> [Information shown]:

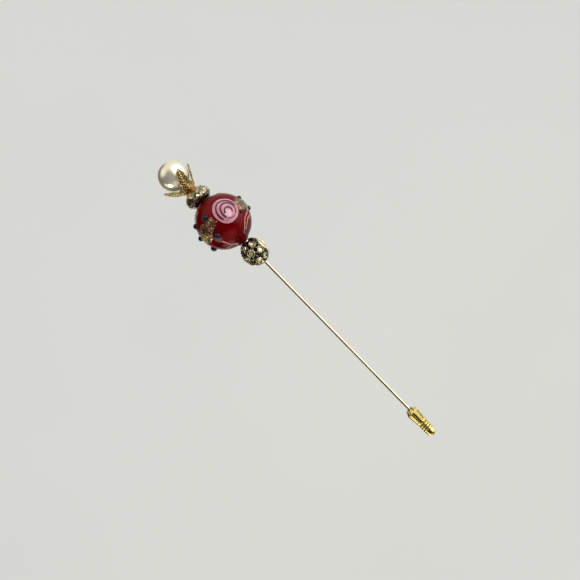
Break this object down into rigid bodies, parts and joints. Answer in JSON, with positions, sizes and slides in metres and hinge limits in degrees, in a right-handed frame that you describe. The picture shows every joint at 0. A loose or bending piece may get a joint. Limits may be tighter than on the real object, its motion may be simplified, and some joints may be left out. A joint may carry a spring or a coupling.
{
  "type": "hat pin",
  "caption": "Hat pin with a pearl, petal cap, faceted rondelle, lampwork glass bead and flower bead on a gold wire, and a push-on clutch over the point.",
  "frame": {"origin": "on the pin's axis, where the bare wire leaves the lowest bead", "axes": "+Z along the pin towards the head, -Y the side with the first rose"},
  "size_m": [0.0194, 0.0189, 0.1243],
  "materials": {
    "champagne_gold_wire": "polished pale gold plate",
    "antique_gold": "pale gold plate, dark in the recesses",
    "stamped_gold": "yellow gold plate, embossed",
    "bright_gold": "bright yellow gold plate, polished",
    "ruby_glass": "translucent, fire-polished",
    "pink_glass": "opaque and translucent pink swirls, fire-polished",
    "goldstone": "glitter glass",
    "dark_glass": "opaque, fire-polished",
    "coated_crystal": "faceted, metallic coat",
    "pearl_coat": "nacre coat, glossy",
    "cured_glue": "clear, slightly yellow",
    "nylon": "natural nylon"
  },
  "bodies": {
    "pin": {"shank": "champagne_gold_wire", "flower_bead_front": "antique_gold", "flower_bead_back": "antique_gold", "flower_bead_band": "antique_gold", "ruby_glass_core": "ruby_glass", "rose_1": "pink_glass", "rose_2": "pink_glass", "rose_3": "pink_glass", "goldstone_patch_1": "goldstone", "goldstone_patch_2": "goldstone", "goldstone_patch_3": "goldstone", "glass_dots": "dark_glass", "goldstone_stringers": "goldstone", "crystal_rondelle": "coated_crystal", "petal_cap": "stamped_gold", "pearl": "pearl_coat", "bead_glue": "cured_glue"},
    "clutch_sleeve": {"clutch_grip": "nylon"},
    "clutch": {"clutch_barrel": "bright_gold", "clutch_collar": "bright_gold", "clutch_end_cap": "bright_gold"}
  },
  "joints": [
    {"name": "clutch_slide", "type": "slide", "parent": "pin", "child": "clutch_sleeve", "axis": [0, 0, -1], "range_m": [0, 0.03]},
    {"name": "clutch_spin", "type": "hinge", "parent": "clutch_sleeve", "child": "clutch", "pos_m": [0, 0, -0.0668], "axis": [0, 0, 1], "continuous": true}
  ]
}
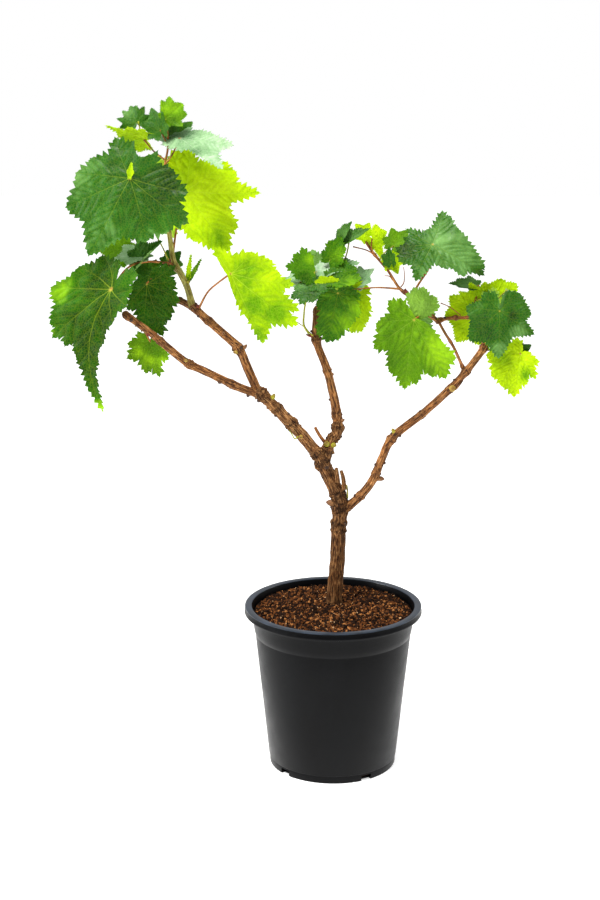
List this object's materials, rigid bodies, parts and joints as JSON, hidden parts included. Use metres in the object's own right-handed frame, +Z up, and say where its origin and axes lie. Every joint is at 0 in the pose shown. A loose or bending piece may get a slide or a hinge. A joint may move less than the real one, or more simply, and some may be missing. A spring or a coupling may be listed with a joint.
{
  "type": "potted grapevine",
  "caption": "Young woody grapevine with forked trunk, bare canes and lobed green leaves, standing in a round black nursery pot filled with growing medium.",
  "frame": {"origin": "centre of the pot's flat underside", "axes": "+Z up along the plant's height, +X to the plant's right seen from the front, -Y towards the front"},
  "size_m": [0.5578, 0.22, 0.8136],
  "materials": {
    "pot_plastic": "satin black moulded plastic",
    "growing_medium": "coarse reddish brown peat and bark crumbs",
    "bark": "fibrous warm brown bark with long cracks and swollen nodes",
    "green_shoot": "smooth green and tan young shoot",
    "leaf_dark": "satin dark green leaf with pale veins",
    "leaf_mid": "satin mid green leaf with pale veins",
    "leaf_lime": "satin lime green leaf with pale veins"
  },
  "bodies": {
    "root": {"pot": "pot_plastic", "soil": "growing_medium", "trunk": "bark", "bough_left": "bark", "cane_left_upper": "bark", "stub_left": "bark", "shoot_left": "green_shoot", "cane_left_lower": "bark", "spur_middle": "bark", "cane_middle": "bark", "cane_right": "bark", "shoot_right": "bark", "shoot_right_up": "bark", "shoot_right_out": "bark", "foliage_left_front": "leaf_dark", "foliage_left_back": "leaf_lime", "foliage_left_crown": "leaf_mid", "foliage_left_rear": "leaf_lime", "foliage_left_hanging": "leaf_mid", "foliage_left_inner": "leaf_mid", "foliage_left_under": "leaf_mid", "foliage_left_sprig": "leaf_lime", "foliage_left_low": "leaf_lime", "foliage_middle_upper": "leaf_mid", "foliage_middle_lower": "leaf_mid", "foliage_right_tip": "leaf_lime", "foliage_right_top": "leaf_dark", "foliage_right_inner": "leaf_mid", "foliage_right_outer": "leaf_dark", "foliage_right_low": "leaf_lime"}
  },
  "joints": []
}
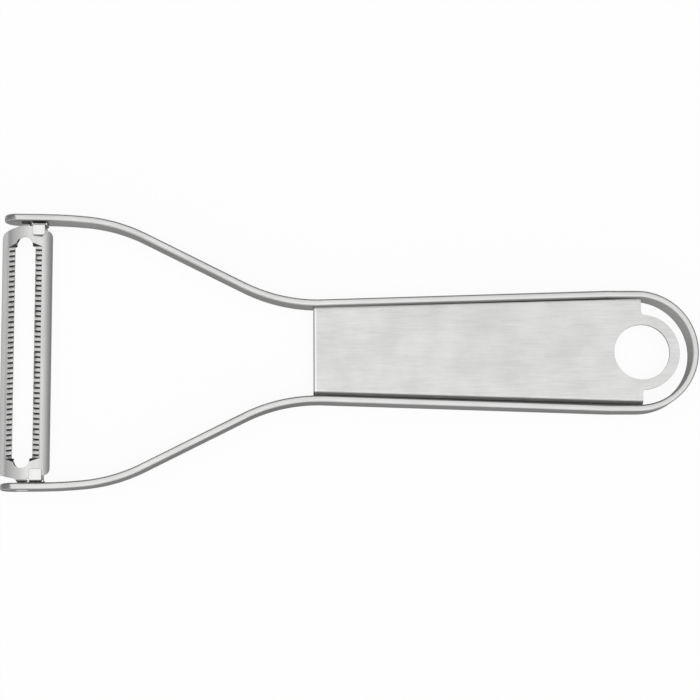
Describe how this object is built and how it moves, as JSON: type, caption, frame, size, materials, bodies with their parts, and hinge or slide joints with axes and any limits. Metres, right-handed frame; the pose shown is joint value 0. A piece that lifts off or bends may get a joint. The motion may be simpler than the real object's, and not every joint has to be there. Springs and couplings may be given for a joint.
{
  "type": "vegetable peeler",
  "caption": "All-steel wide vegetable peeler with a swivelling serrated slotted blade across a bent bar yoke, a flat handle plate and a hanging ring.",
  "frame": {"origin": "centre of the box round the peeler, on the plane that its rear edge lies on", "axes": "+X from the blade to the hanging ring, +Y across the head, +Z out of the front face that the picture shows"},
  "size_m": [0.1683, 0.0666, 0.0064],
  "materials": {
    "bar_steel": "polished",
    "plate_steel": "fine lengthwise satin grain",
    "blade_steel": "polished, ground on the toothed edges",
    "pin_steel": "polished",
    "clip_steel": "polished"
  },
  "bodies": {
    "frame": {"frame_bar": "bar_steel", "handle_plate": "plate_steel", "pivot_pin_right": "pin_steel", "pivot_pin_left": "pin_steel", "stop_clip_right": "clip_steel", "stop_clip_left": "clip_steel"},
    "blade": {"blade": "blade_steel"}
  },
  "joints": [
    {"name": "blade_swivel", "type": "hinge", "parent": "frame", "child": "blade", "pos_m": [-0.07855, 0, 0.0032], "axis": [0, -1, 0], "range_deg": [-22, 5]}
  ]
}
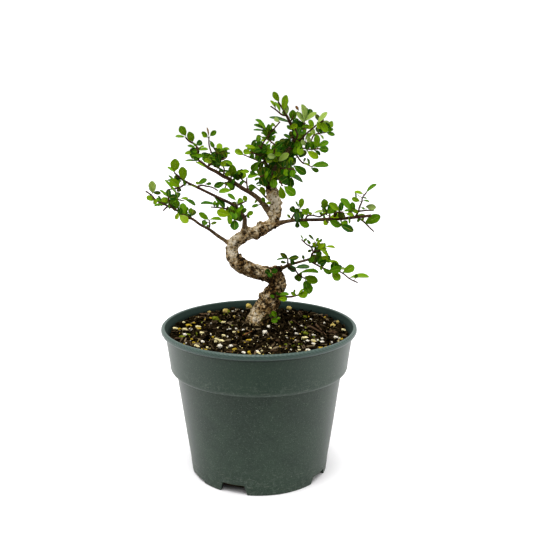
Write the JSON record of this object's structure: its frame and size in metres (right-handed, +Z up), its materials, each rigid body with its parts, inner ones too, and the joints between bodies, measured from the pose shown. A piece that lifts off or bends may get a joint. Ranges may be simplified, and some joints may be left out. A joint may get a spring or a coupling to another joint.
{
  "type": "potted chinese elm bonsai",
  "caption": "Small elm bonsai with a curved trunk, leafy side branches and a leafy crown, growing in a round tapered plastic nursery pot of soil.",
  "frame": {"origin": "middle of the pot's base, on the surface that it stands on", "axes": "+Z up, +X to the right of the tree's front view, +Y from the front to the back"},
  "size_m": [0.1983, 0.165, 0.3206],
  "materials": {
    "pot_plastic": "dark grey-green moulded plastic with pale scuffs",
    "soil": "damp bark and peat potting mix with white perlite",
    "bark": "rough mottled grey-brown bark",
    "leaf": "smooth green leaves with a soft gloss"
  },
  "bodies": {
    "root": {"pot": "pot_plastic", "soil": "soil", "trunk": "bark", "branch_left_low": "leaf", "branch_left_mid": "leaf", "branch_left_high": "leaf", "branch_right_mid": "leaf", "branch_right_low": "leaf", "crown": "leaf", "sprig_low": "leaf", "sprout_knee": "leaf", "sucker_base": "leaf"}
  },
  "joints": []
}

> [Job]: The records above should be repeated in full, exactly as given.

> [Answer for the task]:
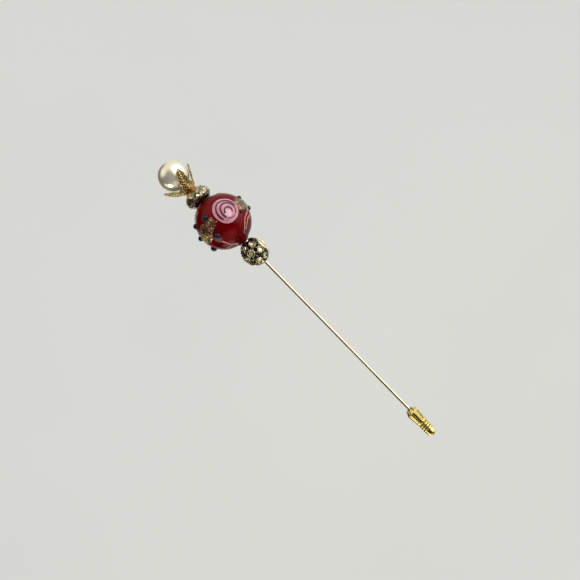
Break this object down into rigid bodies, parts and joints. Answer in JSON, with positions, sizes and slides in metres and hinge limits in degrees, in a right-handed frame that you describe. The picture shows every joint at 0. A loose or bending piece may get a joint. Limits may be tighter than on the real object, its motion may be simplified, and some joints may be left out. A joint may carry a spring or a coupling.
{
  "type": "hat pin",
  "caption": "Hat pin with a pearl, petal cap, faceted rondelle, lampwork glass bead and flower bead on a gold wire, and a push-on clutch over the point.",
  "frame": {"origin": "on the pin's axis, where the bare wire leaves the lowest bead", "axes": "+Z along the pin towards the head, -Y the side with the first rose"},
  "size_m": [0.0194, 0.0189, 0.1243],
  "materials": {
    "champagne_gold_wire": "polished pale gold plate",
    "antique_gold": "pale gold plate, dark in the recesses",
    "stamped_gold": "yellow gold plate, embossed",
    "bright_gold": "bright yellow gold plate, polished",
    "ruby_glass": "translucent, fire-polished",
    "pink_glass": "opaque and translucent pink swirls, fire-polished",
    "goldstone": "glitter glass",
    "dark_glass": "opaque, fire-polished",
    "coated_crystal": "faceted, metallic coat",
    "pearl_coat": "nacre coat, glossy",
    "cured_glue": "clear, slightly yellow",
    "nylon": "natural nylon"
  },
  "bodies": {
    "pin": {"shank": "champagne_gold_wire", "flower_bead_front": "antique_gold", "flower_bead_back": "antique_gold", "flower_bead_band": "antique_gold", "ruby_glass_core": "ruby_glass", "rose_1": "pink_glass", "rose_2": "pink_glass", "rose_3": "pink_glass", "goldstone_patch_1": "goldstone", "goldstone_patch_2": "goldstone", "goldstone_patch_3": "goldstone", "glass_dots": "dark_glass", "goldstone_stringers": "goldstone", "crystal_rondelle": "coated_crystal", "petal_cap": "stamped_gold", "pearl": "pearl_coat", "bead_glue": "cured_glue"},
    "clutch_sleeve": {"clutch_grip": "nylon"},
    "clutch": {"clutch_barrel": "bright_gold", "clutch_collar": "bright_gold", "clutch_end_cap": "bright_gold"}
  },
  "joints": [
    {"name": "clutch_slide", "type": "slide", "parent": "pin", "child": "clutch_sleeve", "axis": [0, 0, -1], "range_m": [0, 0.03]},
    {"name": "clutch_spin", "type": "hinge", "parent": "clutch_sleeve", "child": "clutch", "pos_m": [0, 0, -0.0668], "axis": [0, 0, 1], "continuous": true}
  ]
}
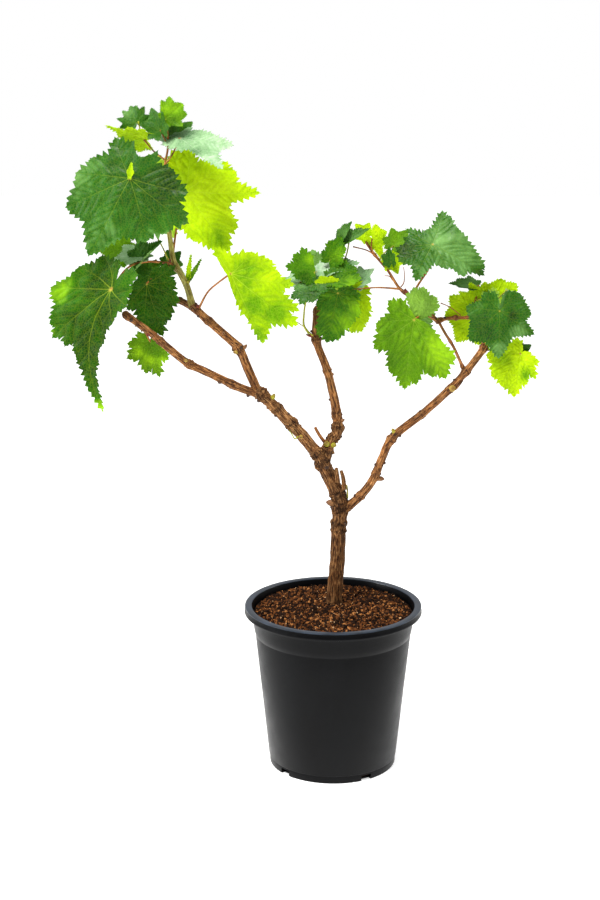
List this object's materials, rigid bodies, parts and joints as JSON, hidden parts included. Use metres in the object's own right-handed frame, +Z up, and say where its origin and axes lie. Every joint is at 0 in the pose shown. A loose or bending piece may get a slide or a hinge. A joint may move less than the real one, or more simply, and some may be missing. A spring or a coupling may be listed with a joint.
{
  "type": "potted grapevine",
  "caption": "Young woody grapevine with forked trunk, bare canes and lobed green leaves, standing in a round black nursery pot filled with growing medium.",
  "frame": {"origin": "centre of the pot's flat underside", "axes": "+Z up along the plant's height, +X to the plant's right seen from the front, -Y towards the front"},
  "size_m": [0.5578, 0.22, 0.8136],
  "materials": {
    "pot_plastic": "satin black moulded plastic",
    "growing_medium": "coarse reddish brown peat and bark crumbs",
    "bark": "fibrous warm brown bark with long cracks and swollen nodes",
    "green_shoot": "smooth green and tan young shoot",
    "leaf_dark": "satin dark green leaf with pale veins",
    "leaf_mid": "satin mid green leaf with pale veins",
    "leaf_lime": "satin lime green leaf with pale veins"
  },
  "bodies": {
    "root": {"pot": "pot_plastic", "soil": "growing_medium", "trunk": "bark", "bough_left": "bark", "cane_left_upper": "bark", "stub_left": "bark", "shoot_left": "green_shoot", "cane_left_lower": "bark", "spur_middle": "bark", "cane_middle": "bark", "cane_right": "bark", "shoot_right": "bark", "shoot_right_up": "bark", "shoot_right_out": "bark", "foliage_left_front": "leaf_dark", "foliage_left_back": "leaf_lime", "foliage_left_crown": "leaf_mid", "foliage_left_rear": "leaf_lime", "foliage_left_hanging": "leaf_mid", "foliage_left_inner": "leaf_mid", "foliage_left_under": "leaf_mid", "foliage_left_sprig": "leaf_lime", "foliage_left_low": "leaf_lime", "foliage_middle_upper": "leaf_mid", "foliage_middle_lower": "leaf_mid", "foliage_right_tip": "leaf_lime", "foliage_right_top": "leaf_dark", "foliage_right_inner": "leaf_mid", "foliage_right_outer": "leaf_dark", "foliage_right_low": "leaf_lime"}
  },
  "joints": []
}
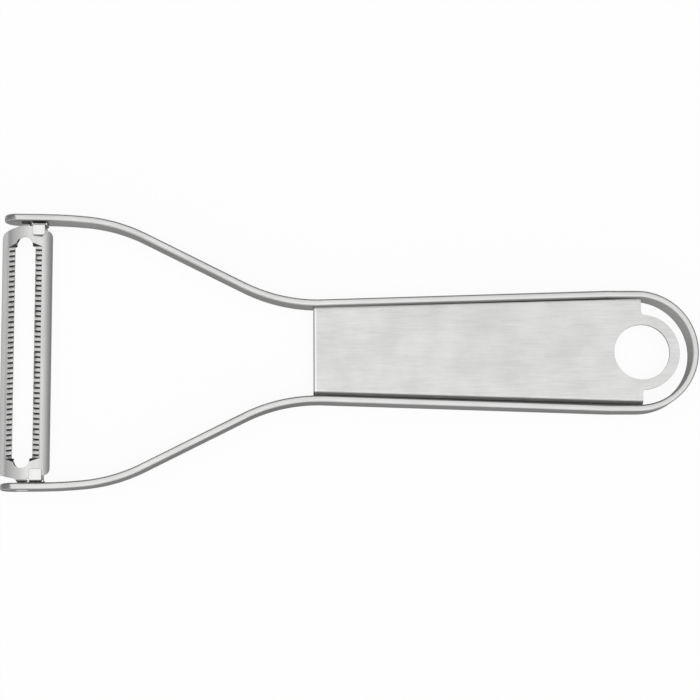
Describe how this object is built and how it moves, as JSON: type, caption, frame, size, materials, bodies with their parts, and hinge or slide joints with axes and any limits. Metres, right-handed frame; the pose shown is joint value 0. A piece that lifts off or bends may get a joint. The motion may be simpler than the real object's, and not every joint has to be there. Springs and couplings may be given for a joint.
{
  "type": "vegetable peeler",
  "caption": "All-steel wide vegetable peeler with a swivelling serrated slotted blade across a bent bar yoke, a flat handle plate and a hanging ring.",
  "frame": {"origin": "centre of the box round the peeler, on the plane that its rear edge lies on", "axes": "+X from the blade to the hanging ring, +Y across the head, +Z out of the front face that the picture shows"},
  "size_m": [0.1683, 0.0666, 0.0064],
  "materials": {
    "bar_steel": "polished",
    "plate_steel": "fine lengthwise satin grain",
    "blade_steel": "polished, ground on the toothed edges",
    "pin_steel": "polished",
    "clip_steel": "polished"
  },
  "bodies": {
    "frame": {"frame_bar": "bar_steel", "handle_plate": "plate_steel", "pivot_pin_right": "pin_steel", "pivot_pin_left": "pin_steel", "stop_clip_right": "clip_steel", "stop_clip_left": "clip_steel"},
    "blade": {"blade": "blade_steel"}
  },
  "joints": [
    {"name": "blade_swivel", "type": "hinge", "parent": "frame", "child": "blade", "pos_m": [-0.07855, 0, 0.0032], "axis": [0, -1, 0], "range_deg": [-22, 5]}
  ]
}
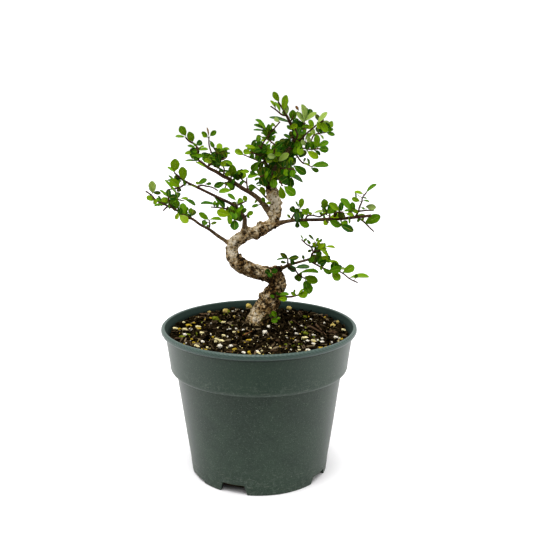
Write the JSON record of this object's structure: its frame and size in metres (right-handed, +Z up), its materials, each rigid body with its parts, inner ones too, and the joints between bodies, measured from the pose shown. A piece that lifts off or bends may get a joint. Ranges may be simplified, and some joints may be left out. A joint may get a spring or a coupling to another joint.
{
  "type": "potted chinese elm bonsai",
  "caption": "Small elm bonsai with a curved trunk, leafy side branches and a leafy crown, growing in a round tapered plastic nursery pot of soil.",
  "frame": {"origin": "middle of the pot's base, on the surface that it stands on", "axes": "+Z up, +X to the right of the tree's front view, +Y from the front to the back"},
  "size_m": [0.1983, 0.165, 0.3206],
  "materials": {
    "pot_plastic": "dark grey-green moulded plastic with pale scuffs",
    "soil": "damp bark and peat potting mix with white perlite",
    "bark": "rough mottled grey-brown bark",
    "leaf": "smooth green leaves with a soft gloss"
  },
  "bodies": {
    "root": {"pot": "pot_plastic", "soil": "soil", "trunk": "bark", "branch_left_low": "leaf", "branch_left_mid": "leaf", "branch_left_high": "leaf", "branch_right_mid": "leaf", "branch_right_low": "leaf", "crown": "leaf", "sprig_low": "leaf", "sprout_knee": "leaf", "sucker_base": "leaf"}
  },
  "joints": []
}